/---

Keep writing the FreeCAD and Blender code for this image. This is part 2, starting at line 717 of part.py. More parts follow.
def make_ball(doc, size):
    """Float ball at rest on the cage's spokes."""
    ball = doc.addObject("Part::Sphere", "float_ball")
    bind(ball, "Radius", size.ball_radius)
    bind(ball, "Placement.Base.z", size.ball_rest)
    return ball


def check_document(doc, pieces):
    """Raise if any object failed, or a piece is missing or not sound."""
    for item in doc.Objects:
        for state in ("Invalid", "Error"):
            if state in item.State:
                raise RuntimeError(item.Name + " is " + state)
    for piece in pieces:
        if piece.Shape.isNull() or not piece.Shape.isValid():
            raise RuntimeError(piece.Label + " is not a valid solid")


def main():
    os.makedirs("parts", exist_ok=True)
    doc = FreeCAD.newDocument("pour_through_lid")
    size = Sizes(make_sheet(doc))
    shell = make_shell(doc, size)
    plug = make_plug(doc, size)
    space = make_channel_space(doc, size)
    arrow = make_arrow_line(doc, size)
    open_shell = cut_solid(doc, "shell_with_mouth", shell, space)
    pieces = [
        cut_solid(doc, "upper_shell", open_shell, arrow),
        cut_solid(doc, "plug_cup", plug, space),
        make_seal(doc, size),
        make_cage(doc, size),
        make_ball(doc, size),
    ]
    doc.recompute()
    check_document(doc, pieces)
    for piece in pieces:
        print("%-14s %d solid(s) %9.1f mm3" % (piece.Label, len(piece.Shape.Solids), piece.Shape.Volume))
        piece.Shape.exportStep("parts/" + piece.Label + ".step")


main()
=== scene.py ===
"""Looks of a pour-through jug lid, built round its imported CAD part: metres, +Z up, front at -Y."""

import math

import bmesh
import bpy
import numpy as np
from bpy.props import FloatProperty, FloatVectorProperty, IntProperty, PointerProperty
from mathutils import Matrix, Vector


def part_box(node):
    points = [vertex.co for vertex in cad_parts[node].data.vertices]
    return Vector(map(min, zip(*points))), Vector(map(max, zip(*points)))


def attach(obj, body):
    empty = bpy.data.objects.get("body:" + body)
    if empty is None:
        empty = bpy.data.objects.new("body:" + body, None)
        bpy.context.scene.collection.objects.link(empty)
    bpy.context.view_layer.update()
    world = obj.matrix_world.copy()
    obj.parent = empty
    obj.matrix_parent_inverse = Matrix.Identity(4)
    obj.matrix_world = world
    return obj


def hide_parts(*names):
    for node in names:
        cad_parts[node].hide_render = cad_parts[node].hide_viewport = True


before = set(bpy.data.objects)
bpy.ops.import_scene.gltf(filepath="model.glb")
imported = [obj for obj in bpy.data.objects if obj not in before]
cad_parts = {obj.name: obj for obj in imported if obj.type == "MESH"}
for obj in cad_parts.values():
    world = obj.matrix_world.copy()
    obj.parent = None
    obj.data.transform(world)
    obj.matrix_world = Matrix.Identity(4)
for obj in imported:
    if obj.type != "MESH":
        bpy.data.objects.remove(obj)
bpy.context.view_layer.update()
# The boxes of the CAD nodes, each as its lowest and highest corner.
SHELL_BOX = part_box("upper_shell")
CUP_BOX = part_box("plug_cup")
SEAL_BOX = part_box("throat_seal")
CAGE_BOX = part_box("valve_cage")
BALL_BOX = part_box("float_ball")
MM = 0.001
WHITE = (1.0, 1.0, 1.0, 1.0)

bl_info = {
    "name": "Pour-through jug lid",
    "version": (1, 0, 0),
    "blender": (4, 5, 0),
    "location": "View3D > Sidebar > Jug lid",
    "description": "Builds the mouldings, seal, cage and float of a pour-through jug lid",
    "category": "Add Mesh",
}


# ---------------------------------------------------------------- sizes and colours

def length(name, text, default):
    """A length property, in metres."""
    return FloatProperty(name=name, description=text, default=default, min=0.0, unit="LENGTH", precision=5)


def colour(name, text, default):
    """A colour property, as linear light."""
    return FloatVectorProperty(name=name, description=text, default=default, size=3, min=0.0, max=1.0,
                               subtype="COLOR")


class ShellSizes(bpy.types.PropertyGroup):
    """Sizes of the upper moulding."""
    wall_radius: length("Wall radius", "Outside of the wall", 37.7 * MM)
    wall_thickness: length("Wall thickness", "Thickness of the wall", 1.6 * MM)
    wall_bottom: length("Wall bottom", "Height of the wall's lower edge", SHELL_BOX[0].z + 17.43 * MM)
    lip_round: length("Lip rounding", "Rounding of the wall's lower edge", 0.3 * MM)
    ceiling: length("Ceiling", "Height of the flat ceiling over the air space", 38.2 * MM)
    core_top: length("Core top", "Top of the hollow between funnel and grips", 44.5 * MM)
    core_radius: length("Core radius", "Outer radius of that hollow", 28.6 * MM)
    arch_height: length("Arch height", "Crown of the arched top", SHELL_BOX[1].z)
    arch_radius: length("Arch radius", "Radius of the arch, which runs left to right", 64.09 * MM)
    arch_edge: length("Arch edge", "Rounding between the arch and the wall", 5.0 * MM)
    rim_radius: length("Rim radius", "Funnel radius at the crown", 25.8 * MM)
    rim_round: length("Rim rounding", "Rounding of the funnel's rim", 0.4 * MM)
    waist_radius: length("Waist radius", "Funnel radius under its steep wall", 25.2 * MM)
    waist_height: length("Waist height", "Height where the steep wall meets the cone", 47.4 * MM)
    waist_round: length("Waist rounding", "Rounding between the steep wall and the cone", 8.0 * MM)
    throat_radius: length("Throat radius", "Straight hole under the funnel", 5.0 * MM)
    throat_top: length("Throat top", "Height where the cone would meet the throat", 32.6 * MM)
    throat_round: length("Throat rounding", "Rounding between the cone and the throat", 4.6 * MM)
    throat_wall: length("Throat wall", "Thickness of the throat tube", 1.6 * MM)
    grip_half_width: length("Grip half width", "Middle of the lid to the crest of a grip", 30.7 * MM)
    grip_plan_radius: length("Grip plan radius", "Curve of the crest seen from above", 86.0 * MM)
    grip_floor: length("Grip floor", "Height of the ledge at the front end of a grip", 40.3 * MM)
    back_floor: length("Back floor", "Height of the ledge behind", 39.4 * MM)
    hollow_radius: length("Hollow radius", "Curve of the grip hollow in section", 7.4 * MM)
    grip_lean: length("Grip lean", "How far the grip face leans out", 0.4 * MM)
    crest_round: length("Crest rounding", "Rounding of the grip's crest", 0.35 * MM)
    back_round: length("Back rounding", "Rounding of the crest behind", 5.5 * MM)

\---

SHORT TASK:
Take the line that contains "doc.recompute()", the line that contains "points = [vertex.co", and all lines between, and give them again exactly; include no other line.

FULL ANSWER:
    doc.recompute()
    check_document(doc, pieces)
    for piece in pieces:
        print("%-14s %d solid(s) %9.1f mm3" % (piece.Label, len(piece.Shape.Solids), piece.Shape.Volume))
        piece.Shape.exportStep("parts/" + piece.Label + ".step")


main()
=== scene.py ===
"""Looks of a pour-through jug lid, built round its imported CAD part: metres, +Z up, front at -Y."""

import math

import bmesh
import bpy
import numpy as np
from bpy.props import FloatProperty, FloatVectorProperty, IntProperty, PointerProperty
from mathutils import Matrix, Vector


def part_box(node):
    points = [vertex.co for vertex in cad_parts[node].data.vertices]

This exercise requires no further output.